Give back, exactly as written, the lines from the beginning of the listing through the one that contains "wasm.setup();".

▶ [COLLECTED MATERIAL]:
☆ ☆ ☆

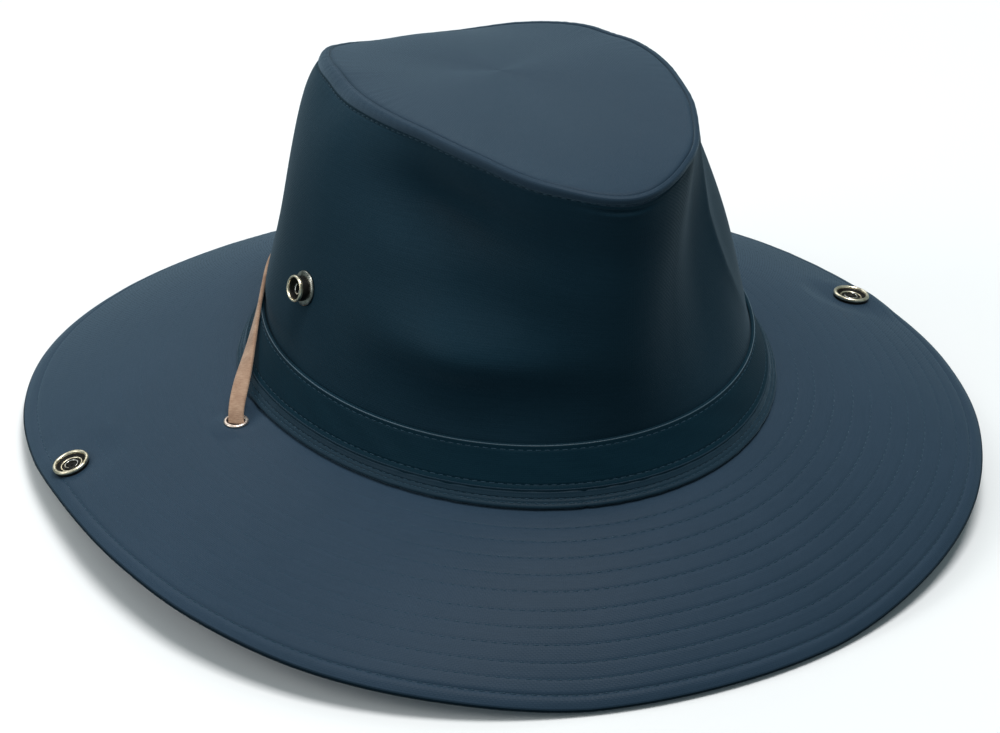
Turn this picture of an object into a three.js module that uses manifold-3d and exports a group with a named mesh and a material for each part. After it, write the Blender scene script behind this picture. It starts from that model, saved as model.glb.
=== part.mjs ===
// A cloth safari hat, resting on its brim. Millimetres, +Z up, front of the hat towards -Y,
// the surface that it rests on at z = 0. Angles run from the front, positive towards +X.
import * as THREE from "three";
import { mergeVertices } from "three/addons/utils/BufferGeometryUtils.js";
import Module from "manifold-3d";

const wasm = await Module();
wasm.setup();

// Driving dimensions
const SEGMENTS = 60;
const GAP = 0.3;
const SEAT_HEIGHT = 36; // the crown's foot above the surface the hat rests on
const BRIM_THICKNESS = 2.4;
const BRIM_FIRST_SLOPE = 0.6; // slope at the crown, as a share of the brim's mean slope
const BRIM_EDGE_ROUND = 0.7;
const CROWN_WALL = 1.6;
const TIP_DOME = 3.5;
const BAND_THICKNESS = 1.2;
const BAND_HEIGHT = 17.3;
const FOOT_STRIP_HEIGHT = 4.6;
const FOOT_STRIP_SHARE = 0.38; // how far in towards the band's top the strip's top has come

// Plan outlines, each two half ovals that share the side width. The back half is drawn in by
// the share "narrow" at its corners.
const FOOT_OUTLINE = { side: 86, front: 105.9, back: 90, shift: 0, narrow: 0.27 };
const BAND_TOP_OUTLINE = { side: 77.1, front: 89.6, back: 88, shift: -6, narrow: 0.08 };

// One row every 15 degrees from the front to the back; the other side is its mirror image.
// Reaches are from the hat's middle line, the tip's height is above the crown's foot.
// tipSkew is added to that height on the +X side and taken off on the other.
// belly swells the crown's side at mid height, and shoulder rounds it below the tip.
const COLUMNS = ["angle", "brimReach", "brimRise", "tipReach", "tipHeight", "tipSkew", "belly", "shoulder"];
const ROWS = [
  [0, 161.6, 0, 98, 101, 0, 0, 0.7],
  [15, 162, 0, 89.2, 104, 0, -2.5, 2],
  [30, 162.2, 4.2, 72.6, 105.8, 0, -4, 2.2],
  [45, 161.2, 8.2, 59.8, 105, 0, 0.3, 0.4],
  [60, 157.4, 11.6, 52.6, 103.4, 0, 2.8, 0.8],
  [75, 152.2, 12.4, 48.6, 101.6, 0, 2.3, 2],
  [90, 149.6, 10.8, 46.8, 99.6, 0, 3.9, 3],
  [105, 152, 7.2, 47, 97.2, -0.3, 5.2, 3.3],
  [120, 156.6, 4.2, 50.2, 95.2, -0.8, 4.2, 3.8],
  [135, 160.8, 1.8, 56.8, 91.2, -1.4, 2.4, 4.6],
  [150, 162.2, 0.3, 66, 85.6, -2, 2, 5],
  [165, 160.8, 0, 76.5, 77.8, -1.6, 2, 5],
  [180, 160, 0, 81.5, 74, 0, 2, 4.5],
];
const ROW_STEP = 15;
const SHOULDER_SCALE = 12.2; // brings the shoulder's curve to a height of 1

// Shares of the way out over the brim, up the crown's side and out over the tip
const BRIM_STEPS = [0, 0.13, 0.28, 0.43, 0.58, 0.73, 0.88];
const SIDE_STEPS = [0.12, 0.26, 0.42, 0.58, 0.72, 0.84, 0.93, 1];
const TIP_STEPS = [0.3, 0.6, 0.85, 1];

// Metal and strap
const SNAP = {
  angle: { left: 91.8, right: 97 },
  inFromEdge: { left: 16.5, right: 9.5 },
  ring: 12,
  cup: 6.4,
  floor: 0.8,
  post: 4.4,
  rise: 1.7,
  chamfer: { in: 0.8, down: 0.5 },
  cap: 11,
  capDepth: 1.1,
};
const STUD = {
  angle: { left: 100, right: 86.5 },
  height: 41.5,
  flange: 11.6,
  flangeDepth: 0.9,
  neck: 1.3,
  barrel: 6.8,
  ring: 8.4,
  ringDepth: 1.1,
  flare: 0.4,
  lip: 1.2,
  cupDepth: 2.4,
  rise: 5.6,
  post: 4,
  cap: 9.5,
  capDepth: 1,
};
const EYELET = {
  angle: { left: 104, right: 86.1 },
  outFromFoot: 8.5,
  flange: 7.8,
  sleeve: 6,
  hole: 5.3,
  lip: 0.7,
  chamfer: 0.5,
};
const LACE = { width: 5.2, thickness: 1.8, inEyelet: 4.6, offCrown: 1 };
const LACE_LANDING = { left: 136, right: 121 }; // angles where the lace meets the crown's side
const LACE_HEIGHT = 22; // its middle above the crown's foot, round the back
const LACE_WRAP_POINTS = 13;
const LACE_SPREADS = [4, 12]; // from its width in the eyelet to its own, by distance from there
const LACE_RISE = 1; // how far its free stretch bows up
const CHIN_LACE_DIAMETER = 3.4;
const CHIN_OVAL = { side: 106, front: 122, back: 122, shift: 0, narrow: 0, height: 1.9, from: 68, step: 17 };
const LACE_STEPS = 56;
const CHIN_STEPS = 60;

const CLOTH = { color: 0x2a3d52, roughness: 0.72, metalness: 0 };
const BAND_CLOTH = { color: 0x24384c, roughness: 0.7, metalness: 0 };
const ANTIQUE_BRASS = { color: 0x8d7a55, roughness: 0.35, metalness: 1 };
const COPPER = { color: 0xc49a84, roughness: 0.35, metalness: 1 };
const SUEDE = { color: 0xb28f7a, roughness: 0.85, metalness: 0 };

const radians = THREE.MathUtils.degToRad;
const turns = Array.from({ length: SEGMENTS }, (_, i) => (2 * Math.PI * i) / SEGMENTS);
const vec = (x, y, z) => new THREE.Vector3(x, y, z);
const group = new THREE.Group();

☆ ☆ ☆

▶ [EXERCISE RESPONSE]:
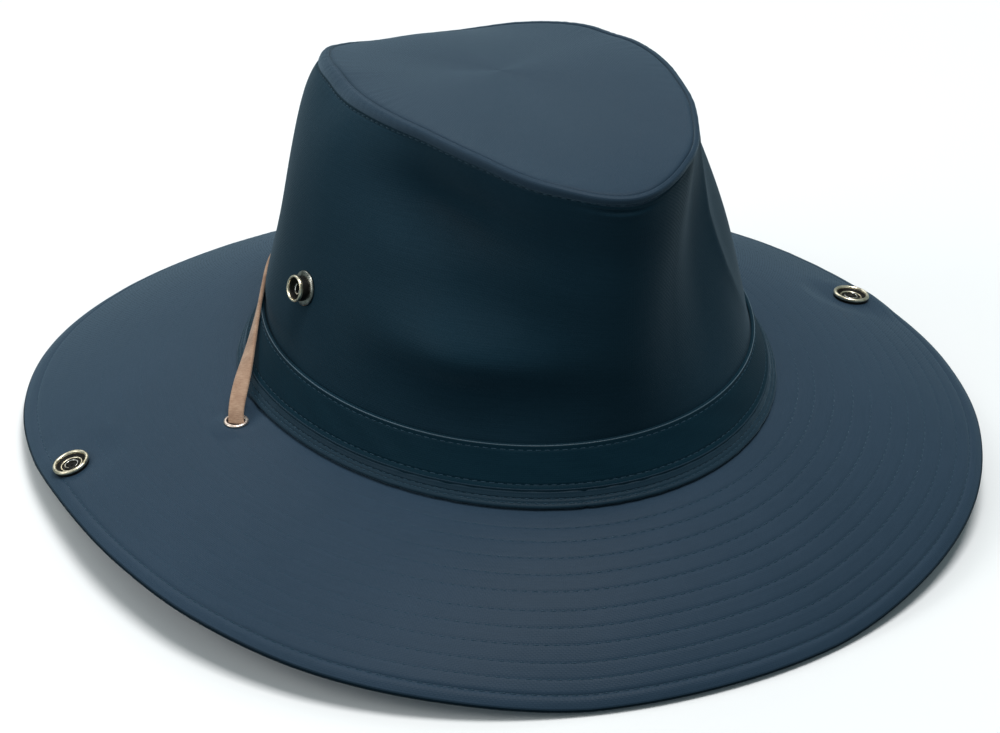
Turn this picture of an object into a three.js module that uses manifold-3d and exports a group with a named mesh and a material for each part. After it, write the Blender scene script behind this picture. It starts from that model, saved as model.glb.
=== part.mjs ===
// A cloth safari hat, resting on its brim. Millimetres, +Z up, front of the hat towards -Y,
// the surface that it rests on at z = 0. Angles run from the front, positive towards +X.
import * as THREE from "three";
import { mergeVertices } from "three/addons/utils/BufferGeometryUtils.js";
import Module from "manifold-3d";

const wasm = await Module();
wasm.setup();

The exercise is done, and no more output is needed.